Indian Head Penny Wheat Penny V Nickel Buffalo nickel Mercury Dime Silver Roosevelt Dime Standing Liberty Quarter Silver Washington Quarter Walking Liberty Half Benjamin Half 90% Kenndey 40% Kenndey Morgan Dollar Peace Dollar Note for the prices I'm looking common date average condition. For the silver coins I'm looking for a times face value with the exception of the silver dollars which I'm looking for a dollar amount. Thanks for any help!
That's a great deal of work you are asking for a pretty useless exercise, as some CT members are dealers some are collectors, some live in Poison Springs,Utah (pop.23) and others live in downtown San Francisco, some have pile it high and sell it cheap methods and some have exquisite single items in individually spotlighted display cases, and many are somewhere in between. Use the facilities available to you in the form of various US coin guides and ebay and other sold listings to research these basics. Even if you had a score of answers, they'd still be not much use, as every purchase is different in detail, different sellers with different degrees of urgency, different salerooms with few or many informed buyers, different quality for the same nominal lot, a Mason jar of wheat cents collected over 20 years or a dealer's bored with this lot, lets get rid of it's well picked body lot are both lots of cents that would appear on your list but without the detail the prices are meaningless. Plus some dealers and collectors are far keener to buy some types than others, some are silver hoarders, some are not. You will probably get some answers as many folk are really generous with their time, but for the reasons above, they really won't help you a lot unless the responders are in exactly the same place and mind set as you are.

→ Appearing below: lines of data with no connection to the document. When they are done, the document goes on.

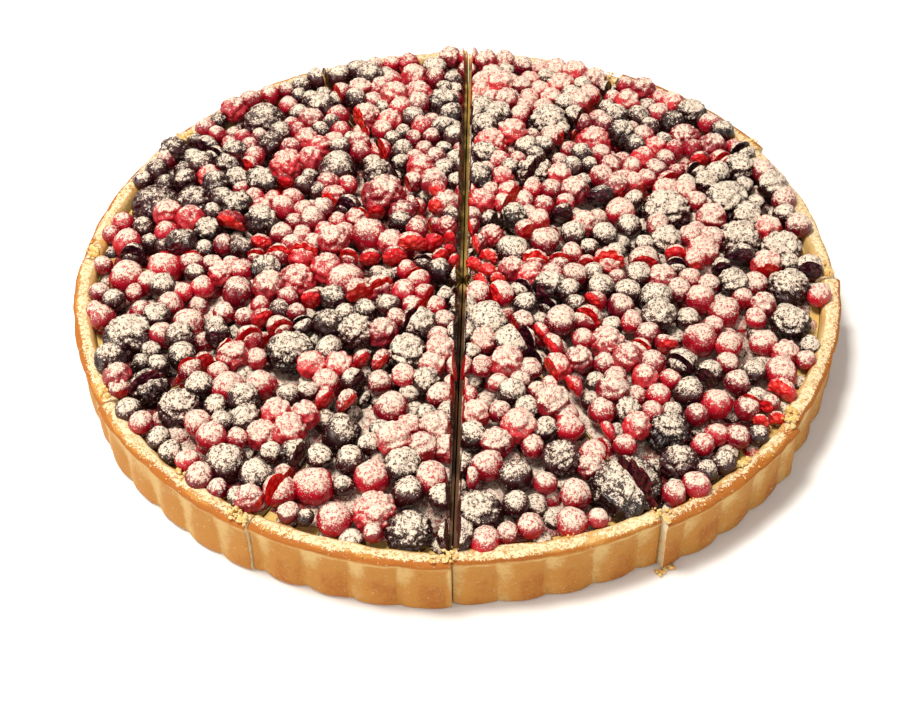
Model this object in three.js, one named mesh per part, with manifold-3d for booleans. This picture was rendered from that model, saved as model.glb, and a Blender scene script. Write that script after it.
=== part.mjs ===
// Berry tart: a fluted shortcrust case filled with custard cream, heaped with mixed
// berries and cut into twelve uneven slices that still stand together as one round tart.
// Millimetres, +Z up, origin at the middle of the underside.
import * as THREE from 'three';
import { mergeVertices } from 'three/addons/utils/BufferGeometryUtils.js';
import Module from 'manifold-3d';

const wasm = await Module();
wasm.setup();

// ---------------------------------------------------------------- pastry case
const RIM_R = 140.2;          // widest point of the lip
const RIM_H = 23.5;           // top of the rim
const LIP_Z = 21.4;           // height of the lip's widest point
const LIP_TOP = 22.9;         // where the lip rounds over into the top
const LIP_ROUND = 0.7;        // how far in it does so
const WALL_R = 139.4;         // wall just under the lip
const WALL_TOP = 20;          // height at which the wall meets the lip
const FOOT_R = 140;           // wall at the base
const BASE_T = 4;             // thickness of the base
const BOWL_R = 132;           // inside radius at the base
const BOWL_TOP_R = 133.6;     // inside radius just under the top of the rim
const INNER_ROUND = 1.2;      // rounding of the rim's inner edge
const FLUTES = 56;            // scallops round the wall
const FLUTE_DEPTH = 2;        // how far a groove between two scallops goes in
const FLUTE_SHARP = 0.6;      // below 1: round scallops with narrow grooves between them
const FLUTE_PHASE = -92;      // direction of one groove, degrees
const LIP_SHARE = 0.3;        // share of the flute depth that reaches the lip
const FLUTE_FADE = [15, 21];  // heights between which the flutes fade
const WALL_STEPS = 3;         // facets in each scallop
const BOWL_STEPS = 72;        // facets round the inside

// ---------------------------------------------------------------- filling
const CREAM_TOP = 18.5;       // surface of the cream
const CREAM_LIP = 0.5;        // rounding of the cream's edge
const CLEAR = 0.3;            // space kept between pieces that touch
const CREAM_R = BOWL_TOP_R - 2 * CLEAR - CREAM_LIP;   // clear of the sloping bowl
const HEAP_MID = 23.5;        // height of the packed lower berries in the middle
const HEAP_FALL = 4.2;        // how much lower they lie HEAP_SPAN from the middle
const HEAP_SPAN = 124;
const HEAP_R = 128;           // outermost middle of a small berry
const EDGE_R = 105;           // from here out the berries lie closer, up against the rim
const EDGE_SQUEEZE = 0.8;     // by this share of their spacing
const PITCH = 12.7;           // spacing of the small berries
const ROW = Math.sqrt(3) / 2; // spacing of the rows, as a share of the pitch
const JITTER = 1.6;           // random shift of each one
const SMALL_R = [4.8, 6.2];   // smallest and largest radius of a small berry
const SINK = 0.7;             // share of its radius that a small berry stands above the bed
const TOSS = 1.6;             // how much higher some of them lie
const CAP_R = 0.6;            // width of a small berry's flat top, as a share of its radius
const CAP_Z = 0.88;           // height of that top above its middle, likewise
const OVERLAP = 0.45;         // share of a small berry's radius that a large one may cover
const DALE = 1.2;             // depth of the dips between berries, below their middles
const DALE_LARGE = 2;         // further depth beside a large berry
const WELL = 3;               // depth of the hollow that a large berry fills
const FLOOR_STEP = 1;         // least height of a dip above the cream
const LARGE_TOP = 33;         // top of a large berry in the middle
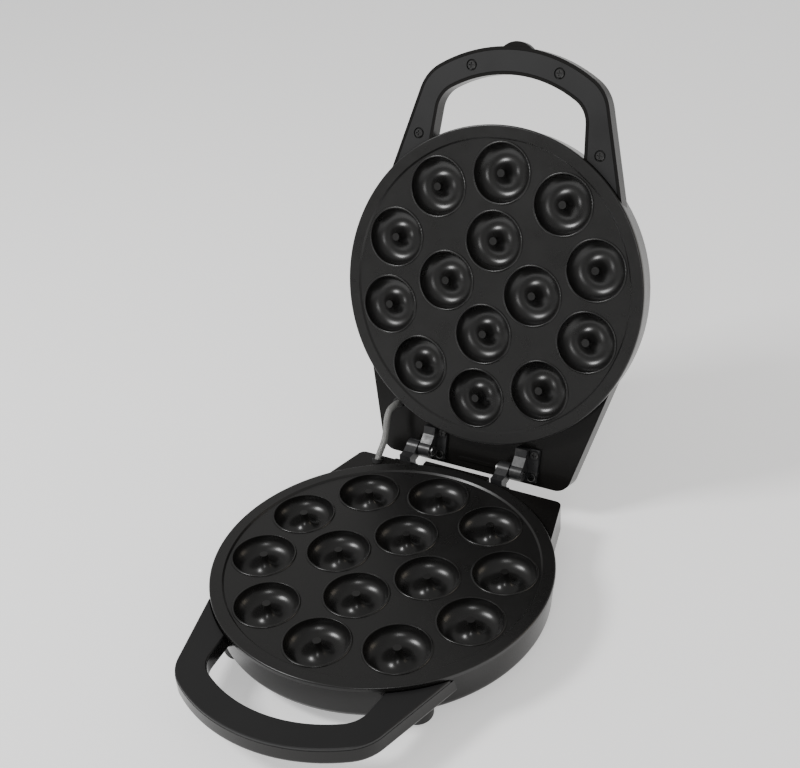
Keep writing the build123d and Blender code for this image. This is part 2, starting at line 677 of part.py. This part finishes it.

That's the whole point I want to see what other people are paying for these coins. Also I don't think its that much work. Listing a some numbers? 2 minutes tops.
Sully, I'm guessing you're talking dealer bulk purchasing here. I'm not a dealer, but I may become a show circuit guy when I retire, if I live that long. This is one area, bulk volume stuff, that I can't imagine having any interest in ever doing. But who knows? Maybe a need to "make my table rent plus food and gas" will change my mind. I hope not. I can't imagine anything more tedious.
Well I'm not interested in purchasing them (generic type) at any price. Is that helpful to you? I guess not.
"Average condition" is usually a nice way of saying junk, so with the non silver coins you are looking at anywhere (to play it safe) from two cents for a generic wheat, to maybe 50 cents and up for a generic IHC, V, and Buffalo nickel. As for the silver coins you might as well base your value upon melt, and what an average price paid in your area is. Dollars often have a fairly minimal "dollar premium" above melt, but this depends on if you are willing to pay it, or if the seller is willing to sell without. The 40% should sell at a discount to the 90%.